Vorrei evitare di fermarmi alle etichette. Dunque, pur non essendo un foucaultiano, non posso non essere colpito dal fatto che Foucault ha parlato qualche volta delle sue ricerche come di un “giornalismo radicale”. Bisogna comprendere correttamente quest’aggettivo: il discorso universitario può essere una forma di giornalismo ‘radicale’, se va alla radice di ciò che analizza: se la contemporaneità viene affrontata mediante strumenti, concetti, modelli, teorie - cioè mediante le competenze che l’Università è chiamata a offrire.
9.
Queste riflessioni dovrebbero essere approfondite, naturalmente: ma spero che possano costituire un punto di partenza per un dibattito. Ai colleghi che si sentono giudicati negativamente soltanto in base a un’etichetta (ad esempio, studi culturali e sociologici), vorrei dire che conosco la differenza tra le etichette e le persone.

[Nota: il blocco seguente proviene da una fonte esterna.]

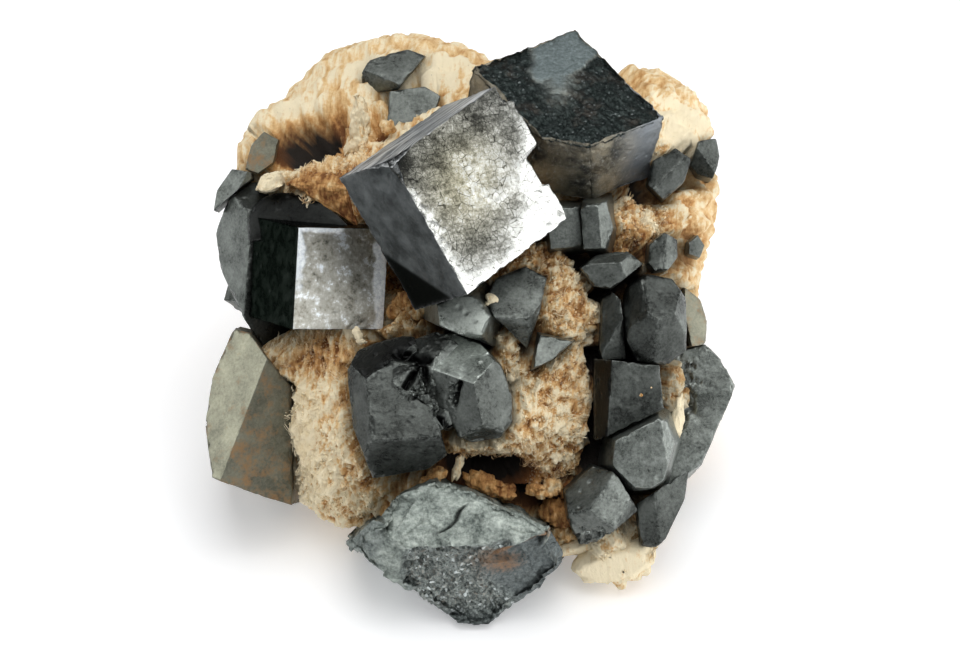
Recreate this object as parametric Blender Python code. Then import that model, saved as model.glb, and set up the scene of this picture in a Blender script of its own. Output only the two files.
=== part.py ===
"""Mineral specimen: black metallic cubic crystals grown on a pale fibrous matrix.

The design is laid out in the display frame, in millimetres: across to the right, up along the
display face, and out towards the viewer, from the middle of that face. An empty holds this frame.
It tilts the display face back, stands the specimen on the floor and centres it, so the world has
+Z up, -Y towards the viewer and its origin on the floor under the middle of the specimen.

A crystal is the space behind its facets, so it is always convex. Where two crystals meet, the one
that is listed later stops at a facet of the earlier one. The matrix stops at all of them.
"""

import math

import bmesh
import bpy
import numpy as np
from mathutils import Euler, Matrix, Vector, noise

MM = 0.001
DISPLAY_TILT = math.radians(38)  # how far the viewer looks down on the display face
GROUND_DROP = 17.2  # from the middle of the display face down to the floor
CONTACT_GAP = 0.3  # between pieces that touch
STOCK = 60  # side of the block that each crystal is cut from

CUBE_EDGE = 10.1  # the largest cube, the dimension that the rest is scaled by
CUBE_DEPTH = 5.9

BLACK = (0.050, 0.053, 0.056, 1)
SLATE = (0.085, 0.095, 0.100, 1)
RUSTY = (0.160, 0.125, 0.095, 1)
TAN = (0.640, 0.450, 0.280, 1)

to_world = Euler((math.radians(90) - DISPLAY_TILT, 0, 0)).to_matrix()
floor_facet = (
    to_world.transposed() @ Vector((0, 0, -GROUND_DROP)),
    to_world.transposed() @ Vector((0, 0, -1)),
)
crystals = {}


def start_scene():
    for thing in list(bpy.data.objects):
        bpy.data.objects.remove(thing)


def metal_or_stone(name, colour, roughness, metallic):
    """A plain Principled material."""
    material = bpy.data.materials.new(name)
    material.use_nodes = True
    shader = material.node_tree.nodes["Principled BSDF"]
    shader.inputs["Base Color"].default_value = colour
    shader.inputs["Roughness"].default_value = roughness
    shader.inputs["Metallic"].default_value = metallic
    return material


# Shapes from facets -------------------------------------------------------------------------


def cut(bm, facet):
    """Removes what lies outside a facet, and closes the cut."""
    point, outward = facet
    everything = bm.verts[:] + bm.edges[:] + bm.faces[:]
    made = bmesh.ops.bisect_plane(
        bm, geom=everything, dist=1e-5, plane_co=point, plane_no=outward, clear_outer=True
    )
    rim = [part for part in made["geom_cut"] if isinstance(part, bmesh.types.BMEdge)]
    if rim:
        bmesh.ops.edgeloop_fill(bm, edges=rim)


def solid_behind(facets, grow=0.0):
    """The convex solid behind all the facets, each moved outwards by grow, as a new bmesh."""
    bm = bmesh.new()
    bmesh.ops.create_cube(bm, size=STOCK, matrix=Matrix.Translation(facets[0][0]))
    for point, outward in facets:
        cut(bm, (point + grow * outward, outward))
    bmesh.ops.recalc_face_normals(bm, faces=bm.faces)
    return bm


def volume_behind(facets):
    bm = solid_behind(facets)
    volume = bm.calc_volume() if len(bm.faces) > 3 else 0.0
    bm.free()
    return volume


def stop_at(facets, neighbour):
    """Adds the one facet that keeps the solid clear of its neighbour and costs it least."""
    if volume_behind(facets + neighbour) < 1e-4:
        return facets
    choices = []
    for point, outward in neighbour:
        choices.append(facets + [(point + CONTACT_GAP * outward, -outward)])
    return max(choices, key=volume_behind)


def slope(across, up, out, falls_right=0.0, falls_up=0.0):
    """A facet through a point of the display face.

    It falls back by these much for each millimetre to the right and upwards.
    """
    return Vector((across, up, out)), Vector((falls_right, falls_up, 1)).normalized()


def sides(outline, out, flare):
    """Facets round an outline given clockwise at this depth; they lean outwards going back."""
    facets = []
    for i, (across, up) in enumerate(outline):
        next_across, next_up = outline[(i + 1) % len(outline)]
        away = Vector((up - next_up, next_across - across, 0)).normalized()
        away.z = math.tan(math.radians(flare))
        facets.append((Vector((across, up, out)), away.normalized()))
    return facets


def finish_crystal(name, facets, material):
    """Makes the crystal's object, clear of the floor and of the crystals before it."""
    facets = facets + [floor_facet]
    for earlier in crystals.values():
        facets = stop_at(facets, earlier)
    crystals[name] = facets
    bm = solid_behind(facets)
    middle = sum((vert.co for vert in bm.verts), Vector()) / len(bm.verts)
    bmesh.ops.translate(bm, vec=-middle, verts=bm.verts)
    bmesh.ops.scale(bm, vec=(MM, MM, MM), verts=bm.verts)
    mesh = bpy.data.meshes.new(name)
    bm.to_mesh(mesh)
    bm.free()
    mesh.materials.append(material)
    crystal = bpy.data.objects.new(name, mesh)
    crystal.location = middle * MM
    crystal.parent = display
    bpy.context.collection.objects.link(crystal)


def cube_crystal(name, face, facing, size, material, extra=()):
    """A cube or tablet, given by the middle of its front face.

    The face leans from the viewer by facing's second angle, towards the direction across the
    display face that the first one gives, after a turn in its own plane by the third.
    """
    azimuth, lean, roll = (math.radians(angle) for angle in facing)
    axis = Vector((-math.sin(azimuth), math.cos(azimuth), 0))
    turn = Matrix.Rotation(lean, 3, axis) @ Matrix.Rotation(roll, 3, "Z")
    width, height, depth = size
    face = Vector(face)
    facets = []
    for direction, distance in (
        ((0, 0, 1), 0),
        ((0, 0, -1), depth),
        ((1, 0, 0), width / 2),
        ((-1, 0, 0), width / 2),
        ((0, 1, 0), height / 2),
        ((0, -1, 0), height / 2),
    ):
        outward = turn @ Vector(direction)
        facets.append((face + distance * outward, outward))
    finish_crystal(name, facets + list(extra), material)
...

Ho cercato di proporre un progetto pluralista, fondato su quattro aree di competenza. Ciò che conta è che le competenze ci siano realmente, e che possano integrarsi. Ma attualmente esiste un forte squilibrio tra le diverse aree: in particolare, quella teorico-metodologica è presente in modo inadeguato, eppure è quella che potrebbe svolgere un ruolo di cerniera tra le altre. Dunque occorre cominciare a correggere questo squilibrio.
Ho indicato quella che a me sembra la via regia nella formazione di chi studia la letteratura: l’analisi e l’interpretazione dei testi. La letteratura è fatta di testi – e non di contesti, o di temi. Se lo dimentichiamo, dimenticheremo anche di offrire alle nuove generazioni gli strumenti per la loro crescita intellettuale. La letteratura resterà inaccessibile, o poveramente accessibile, anche come esperienza emotiva ed estetica.
*Eventuali trasformazioni istituzionali di cui attualmente si discute, come la riorganizzazione delle Facoltà in Dipartimenti, non toccano la sostanza del mio discorso.